---------- Provided data ----------
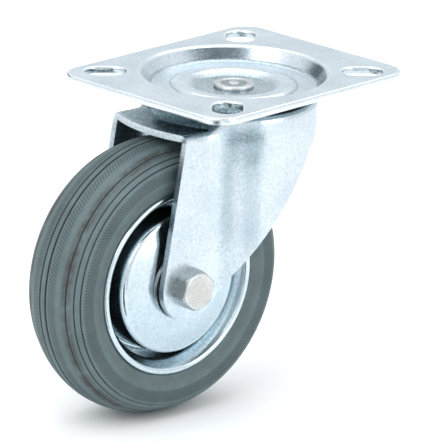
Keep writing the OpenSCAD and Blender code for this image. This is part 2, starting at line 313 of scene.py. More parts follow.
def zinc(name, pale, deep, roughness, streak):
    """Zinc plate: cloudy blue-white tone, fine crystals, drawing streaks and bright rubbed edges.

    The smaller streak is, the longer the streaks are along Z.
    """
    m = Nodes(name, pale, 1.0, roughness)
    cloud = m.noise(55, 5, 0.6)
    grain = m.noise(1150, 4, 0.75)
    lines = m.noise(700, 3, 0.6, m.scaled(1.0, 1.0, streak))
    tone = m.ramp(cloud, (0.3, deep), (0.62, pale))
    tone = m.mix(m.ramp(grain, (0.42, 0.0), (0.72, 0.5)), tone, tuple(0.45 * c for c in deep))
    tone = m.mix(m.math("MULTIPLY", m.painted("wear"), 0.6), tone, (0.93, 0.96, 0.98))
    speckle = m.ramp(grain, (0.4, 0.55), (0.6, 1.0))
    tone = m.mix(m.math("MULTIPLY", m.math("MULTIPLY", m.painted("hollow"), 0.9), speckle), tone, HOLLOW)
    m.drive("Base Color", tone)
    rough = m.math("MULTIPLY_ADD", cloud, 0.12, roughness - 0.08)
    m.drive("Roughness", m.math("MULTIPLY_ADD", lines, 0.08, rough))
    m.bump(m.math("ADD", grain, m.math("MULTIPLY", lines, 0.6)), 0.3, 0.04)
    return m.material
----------
Exercise => Return exactly, please, the lines of the material from the first one down to and including the line where "bright rubbed edges." appears.

Result of this task =>
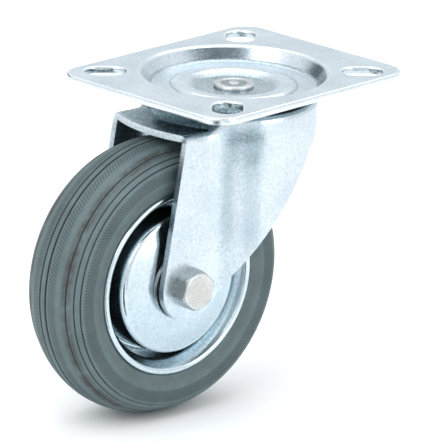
Keep writing the OpenSCAD and Blender code for this image. This is part 2, starting at line 313 of scene.py. More parts follow.
def zinc(name, pale, deep, roughness, streak):
    """Zinc plate: cloudy blue-white tone, fine crystals, drawing streaks and bright rubbed edges.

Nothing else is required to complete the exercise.